Our human descendants—the ones who shall find the ectoskeletons of our ruins, and our language, should it survive in some form—what images would you most wish they see of us?
All the snapshots that have been uploaded to some social media site in the last few years.
Diana di Prima wrote in 'Fire Sale Everything Must Go!!!'
As for those other long failed or failing systems
Marx has to go & Lenin with him
Trotsky too let's stop looking over our shoulders
What else has to go?
Oh Diana di Prima, why Marx has got to go? Why not that poem by Frederick Seidel, the one that acts all edgy to cover its tiredness? That book where Eileen Showalter calls Gulf War Syndrome male hysteria? That middle brow novel that uses emotional detail and realism to cover over the consumerism of the first world? That Billy Collins poem that isn’t about a mushroom at all? That movie I saw last week, Celeste and Jesse Forever?
Given that in Latin a forum is a market place or public square, what physical forums for public exchange can we still rely on in the aftermath of the monetization and deterioration of public institutions?
The bedroom, the kitchen, the garden, the oasis, the well, the beach, the forest, the clearing…

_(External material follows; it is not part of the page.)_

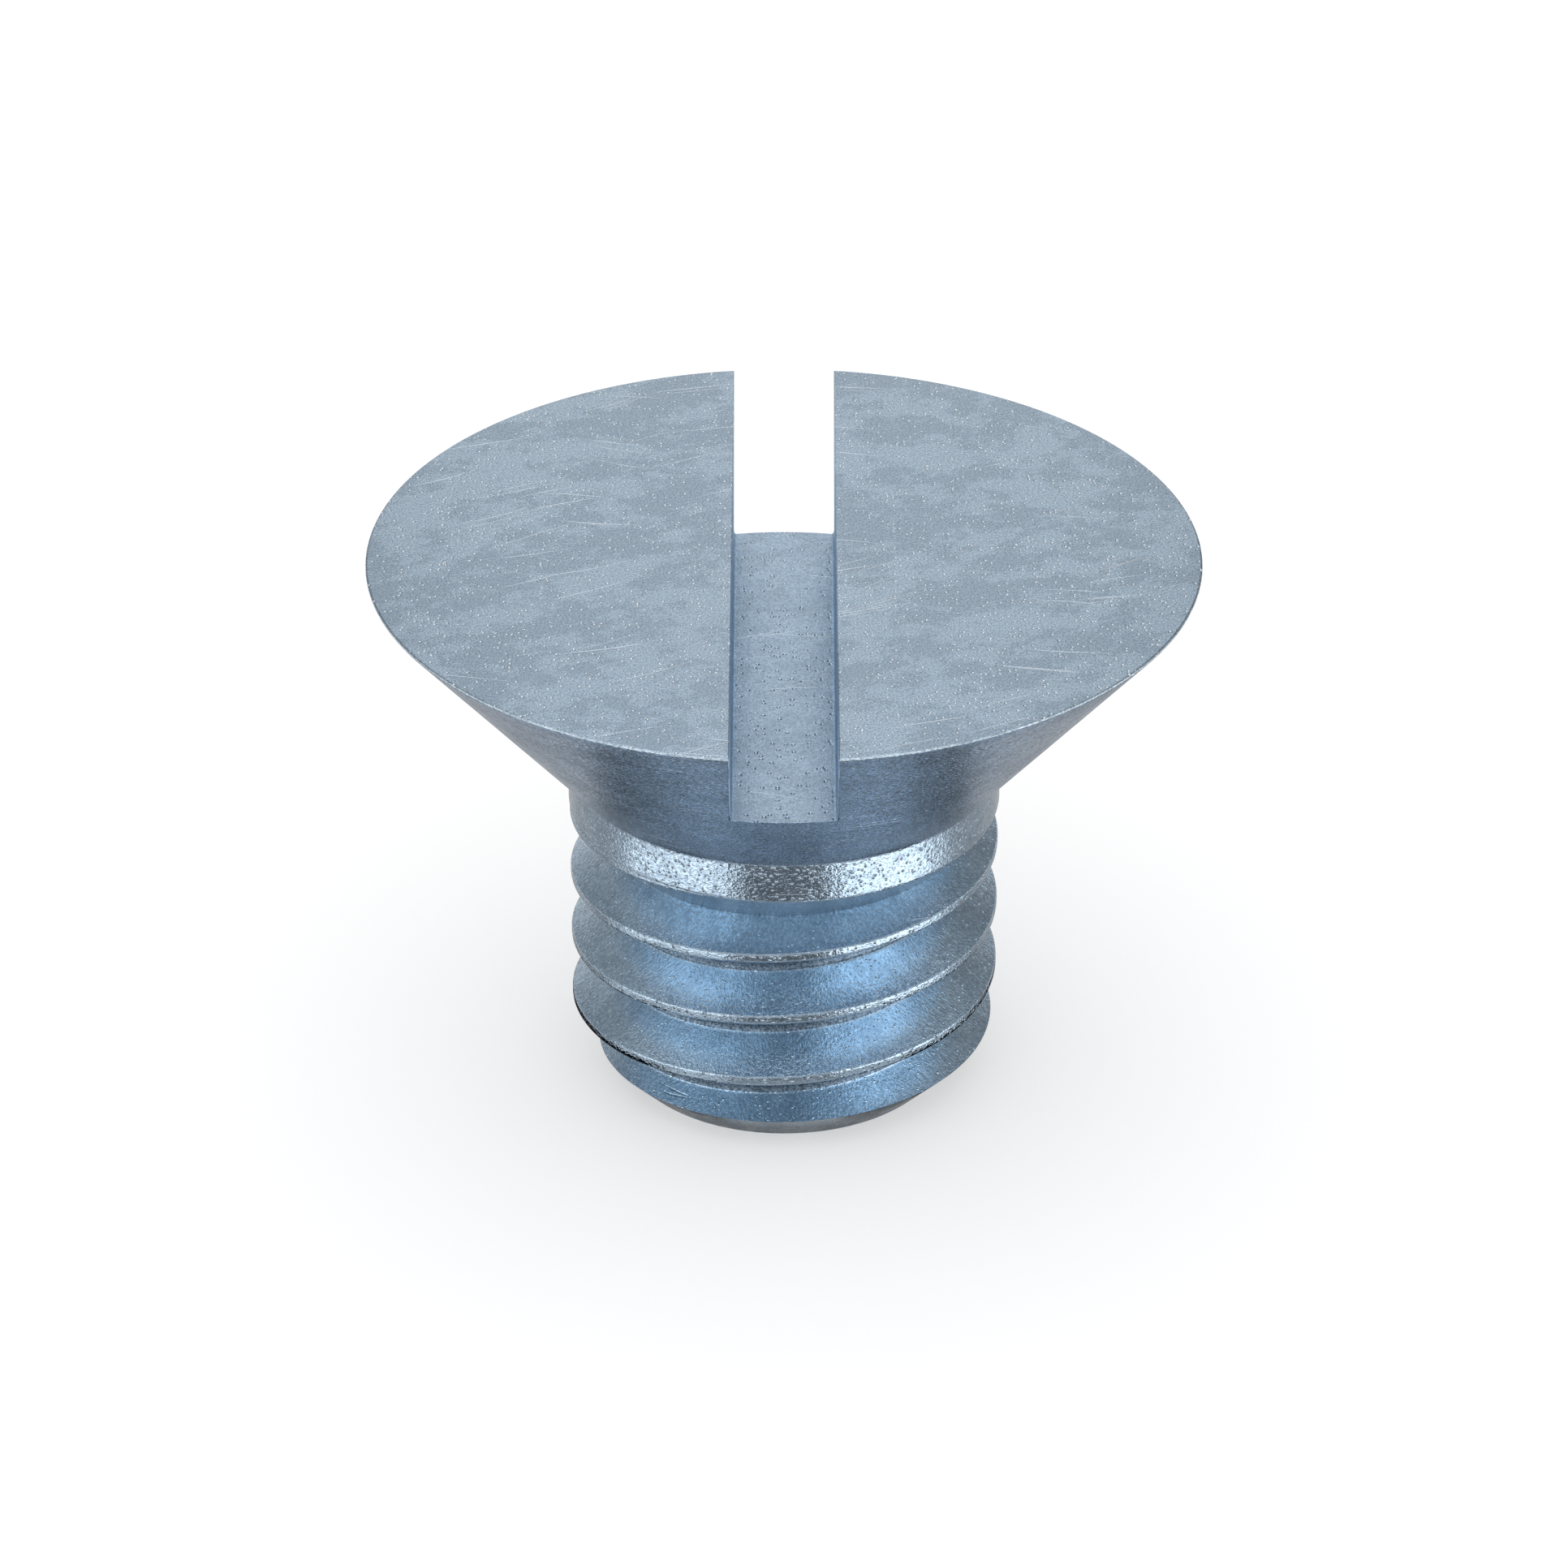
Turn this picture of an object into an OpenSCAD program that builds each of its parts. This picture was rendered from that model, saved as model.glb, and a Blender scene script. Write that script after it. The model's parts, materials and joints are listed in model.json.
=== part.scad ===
// Countersunk machine screw with a straight driver slot, one solid in zinc-plated steel.
// It stands on its tip: the origin is the middle of the tip face, and +Z runs up the axis to
// the flat top of the head. The slot runs along Y.

/* [Head] */
// Diameter of the flat top, over the rim
head_d = 9.2; // [8:0.1:11]
// Included angle of the countersunk cone
head_angle = 82; // [80:1:100]
// Height of the narrow land at the rim, between the flat top and the cone
rim_land = 0.03; // [0.01:0.01:0.1]

/* [Driver slot] */
// Width of the slot, wall to wall
slot_w = 1.15; // [0.6:0.05:2]
// Depth of the slot below the flat top
slot_depth = 1.47; // [0.6:0.01:1.7]

/* [Shank] */
// Overall length, from the flat top to the tip
screw_length = 6.4; // [6:0.1:16]
// Diameter over the thread crests
thread_d = 4.8; // [4:0.05:5.6]
// How far the plain neck stands proud of the thread crests, all round
neck_step = 0.01; // [0.01:0.01:0.1]
// Length of the plain neck between the cone and the thread
neck_length = 0.46; // [0.3:0.01:0.8]
// Angle that the end of the neck makes with the axis, where it narrows to the thread root
neck_end_angle = 45; // [30:1:60]

/* [Thread] */
// Rise of the thread in one turn
pitch = 0.794; // [0.7:0.002:0.9]
// Width of the flat along the crest
crest_w = 0.1; // [0.06:0.01:0.2]
// Width of the flat at the bottom of the groove
root_w = 0.105; // [0.06:0.005:0.2]
// Included angle between the two flanks of a groove
flank_angle = 60; // [50:1:60]
// Direction, seen from above, in which the ridge leaves the tip face
start_angle = 140; // [0:5:355]

/* [Tip] */
// How far inside the thread root the edge of the flat tip face lies
tip_step = 0.1; // [0.02:0.01:0.4]
// Angle that the tip chamfer makes with the axis
tip_angle = 45; // [30:1:60]

/* [Smoothness] */
// Flat steps in one turn of the helical flanks
steps_per_turn = 48; // [24:4:72]

/* [Hidden] */

round_steps = 96;
steel = [0.58, 0.67, 0.74];

head_r = head_d / 2;
thread_r = thread_d / 2;
neck_r = thread_r + neck_step;
flank_slope = tan(flank_angle / 2);
thread_depth = (pitch - crest_w - root_w) / 2 / flank_slope;
root_r = thread_r - thread_depth;
tip_r = root_r - tip_step;

// Heights above the tip face
top_z = screw_length;
land_z = top_z - rim_land;
cone_end_z = land_z - (head_r - neck_r) / tan(head_angle / 2);
neck_end_z = cone_end_z - neck_length;
root_start_z = neck_end_z - (neck_r - root_r) / tan(neck_end_angle);

// The ridge is rooted this far inside the core, by less than would close the flat of the groove,
// so that its turns never meet each other
sunk = 0.7 * root_w / 2 / flank_slope;
inner_r = root_r - sunk;

// Cuts and trims reach past the finished surfaces by this much
overrun = 0.1;

// Ridge profile: half its width at a distance r from the axis
function ridge_half_w(r) = crest_w / 2 + (thread_r - r) * flank_slope;

// The ridge starts wholly below the tip face, where it is trimmed off, and ends inside the neck
sweep_start_z = -ridge_half_w(inner_r) - overrun;
sweep_end_z = neck_end_z + ridge_half_w(root_r);
sweep_steps = ceil((sweep_end_z - sweep_start_z) / pitch * steps_per_turn);

// One cross-section of the ridge: inner bottom, crest bottom, crest top, inner top
function ridge_section(angle, z) =
    let (inner_w = ridge_half_w(inner_r), crest = crest_w / 2)
    [for (corner = [[inner_r, -inner_w], [thread_r, -crest], [thread_r, crest], [inner_r, inner_w]])
        [corner[0] * cos(angle), corner[0] * sin(angle), z + corner[1]]];

function sweep_z(i) = sweep_start_z + pitch * i / steps_per_turn;
function sweep_angle(i) = start_angle + 360 * sweep_z(i) / pitch;

// Two triangles for each side of the section, from step i to the next
function side_faces(i) =
    [for (k = [0:3], half = [0:1])
        let (a = 4 * i + k, b = 4 * i + (k + 1) % 4)
        half == 0 ? [a, b, a + 4] : [b, b + 4, a + 4]];

// Right-hand helical ridge with flat flanks and a flat crest
module thread_ridge() {
    points = [for (i = [0:sweep_steps]) each ridge_section(sweep_angle(i), sweep_z(i))];
    sides = [for (i = [0:sweep_steps - 1]) each side_faces(i)];
    last = 4 * sweep_steps;
    polyhedron(
        points = points,
        faces = concat(sides, [[3, 2, 1, 0]], [[last, last + 1, last + 2, last + 3]]),
        convexity = 10);
}

// Core of the thread, neck and head, turned as one profile from below the tip up
module turned_body() {
    rotate_extrude($fn = round_steps)
        polygon([
            [0, -overrun],
            [root_r, -overrun],
            [root_r, root_start_z],
            [neck_r, neck_end_z],
            [neck_r, cone_end_z],
            [head_r, land_z],
            [head_r, top_z],
            [0, top_z]
        ]);
}

// Everything above the tip face and inside the tip chamfer, which runs on outward past the head
module tip_envelope() {
    reach = screw_length + head_r;
    rotate_extrude($fn = round_steps)
        polygon([
            [0, 0],
            [tip_r, 0],
            [tip_r + reach * tan(tip_angle), reach],
            [0, reach]
        ]);
}

// Straight slot milled across the head from rim to rim
module driver_slot() {
    translate([-slot_w / 2, -head_r - overrun, top_z - slot_depth])
        cube([slot_w, head_d + 2 * overrun, slot_depth + overrun]);
}

module screw() {
    color(steel)
        difference() {
            intersection() {
                union() {
                    turned_body();
                    thread_ridge();
                }
                tip_envelope();
            }
            driver_slot();
        }
}

screw();
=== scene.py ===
# %% [markdown]
# # A countersunk machine screw
# The object is one small slotted screw in zinc-plated steel, standing on its flat tip. It is
# only 6.4 mm tall and fills the picture, so every face is seen from very close, and each one
# needs the finish that its own step of manufacture leaves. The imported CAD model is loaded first:
# it fixes the size and the place. The finer mesh made below takes its place in the picture.

# %% Load the frame
import json
import math

import bmesh
import bpy
from mathutils import Matrix, Vector


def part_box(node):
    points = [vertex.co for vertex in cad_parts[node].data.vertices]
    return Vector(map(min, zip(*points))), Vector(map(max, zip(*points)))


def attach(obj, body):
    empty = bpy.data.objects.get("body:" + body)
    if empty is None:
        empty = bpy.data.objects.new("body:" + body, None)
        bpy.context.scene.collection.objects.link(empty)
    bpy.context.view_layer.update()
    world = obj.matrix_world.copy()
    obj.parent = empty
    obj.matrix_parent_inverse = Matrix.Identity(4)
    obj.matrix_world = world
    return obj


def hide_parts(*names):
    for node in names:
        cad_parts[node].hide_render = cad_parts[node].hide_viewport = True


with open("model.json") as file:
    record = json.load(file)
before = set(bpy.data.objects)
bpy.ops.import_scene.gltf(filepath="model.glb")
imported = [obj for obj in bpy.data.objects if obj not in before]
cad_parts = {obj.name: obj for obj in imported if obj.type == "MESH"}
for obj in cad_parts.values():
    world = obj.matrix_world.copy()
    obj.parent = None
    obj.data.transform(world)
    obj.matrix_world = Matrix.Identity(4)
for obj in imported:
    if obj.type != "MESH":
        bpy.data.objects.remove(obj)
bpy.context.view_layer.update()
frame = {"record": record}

# %% [markdown]
# ## The driving sizes
# A screw is drawn from a handful of sizes, in millimetres because that is how a screw is
# dimensioned. The outer ones are read from the frame, so the picture can't drift from the solid,
# and the heights follow from each other as they do on a drawing. The mesh has to be in metres,
# and one factor at the end of each form turns one into the other.

# %% Sizes of the screw
MM = 0.001
node_low, node_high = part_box("screw")
neck = next(mount for mount in frame["record"]["mounts"] if mount["name"] == "neck")

top_z = node_high.z / MM
head_r = min(-node_low.x, node_high.x) / MM
neck_r = neck["dims"]["r_mm"]
neck_end_z = neck["pos_m"][2] / MM - neck["dims"]["length_mm"] / 2
cone_end_z = neck_end_z + neck["dims"]["length_mm"]
rim_land = 0.03

pitch = 0.794
thread_r = 2.4
crest_w = 0.1
root_w = 0.105
half_flank = math.radians(30)
root_r = thread_r - (pitch - crest_w - root_w) / 2 / math.tan(half_flank)
tip_step = 0.1
tip_r = root_r - tip_step
start_angle = math.radians(140)

slot_w = 1.15
slot_depth = 1.47

print(f"head {2 * head_r:.2f}, neck {2 * neck_r:.2f}, thread {2 * thread_r:.2f}, "
      f"core {2 * root_r:.2f}, length {top_z:.2f} mm")

# %% [markdown]
# ## Building finishes from nodes
# A finish is a small graph of nodes. Most of the graph is the same few steps: add a node, feed
# its sockets, take one of its outputs. Four short helpers keep the recipes below readable. The
# pattern is laid out on Object coordinates, turned into millimetres, so that a scale of 20 means
# twenty grains to a millimetre and the marks stay the same size on every face.


# %% Node helpers
def add(tree, kind, options=None, feeds=None):
    """Adds one node. options are its own settings; feeds gives its sockets a number or an output."""
    made = tree.nodes.new("ShaderNode" + kind)
    for name, value in (options or {}).items():
        setattr(made, name, value)
    for name, value in (feeds or {}).items():
        if isinstance(value, bpy.types.NodeSocket):
            tree.links.new(value, made.inputs[name])
        else:
            made.inputs[name].default_value = value
    return made


def maths(tree, operation, first, second):
    """One Math node on two numbers or sockets, and its result."""
    return add(tree, "Math", {"operation": operation}, {0: first, 1: second}).outputs[0]


def between(tree, value, low, high, to_low=0.0, to_high=1.0):
    """Eases a value that runs from low to high into one that runs from to_low to to_high."""
    feeds = {"Value": value, "From Min": low, "From Max": high, "To Min": to_low, "To Max": to_high}
    return add(tree, "MapRange", {"interpolation_type": "SMOOTHSTEP"}, feeds).outputs["Result"]


def vectors(tree, operation, feeds):
    """One Vector Math node, and its vector."""
    return add(tree, "VectorMath", {"operation": operation}, feeds).outputs[0]


# %% [markdown]
# ## Where the marks run
# On a flat face the tool has left its marks in one direction, so the pattern is simply drawn out
# that way. On a turned face the marks run round the axis. An angle would have a seam where it
# jumps from one end to the other, so the direction away from the axis is used instead: as a
# vector it comes back to itself after one turn, and the height is laid on top of it.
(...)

How do you survive airports?
Last one: hoodie; hot tea and soda water, no ice; Dana Ward’s This Can’t be Life, Lies: a Journal of Materialist Feminism, and Rob Nixon’s Slow Violence and the Environmentalism of the Poor.
Previous one: hoodie; hot tea and soda water, no ice; Patrick Ou?edník’s Europeana: a Brief History of the Twentieth Century, Alice Notley’s Culture of One, and Lauren Berlant’s Cruel Optimism.
Which figure do you most empathize with based purely on concern for their desire or motive: Alice the Cheshire Cat, the Mad Hatter, the Queen of Hearts, the White Rabbit, or the mouse that fell into Alice's tears?
The Mock Turtle. (From Wikipedia: 'a very melancholy character, it is thought because he used to be a real turtle. He tells Alice his history of going to school in the sea, but cannot understand the school system that Alice describes to him—least of all the poetry she recites. Ironically, she cannot understand it either. This is a pun on the two meanings of "school," referring in the turtle's usage to a school of fish or marine animals, and by Alice to an institute of learning (see school). He says teacher was an old Sea Turtle called Tortoise and when Alice asks him why he was called Tortoise if he was a Turtle the Mock Turtle answers "We called him tortoise because he taught us!"’)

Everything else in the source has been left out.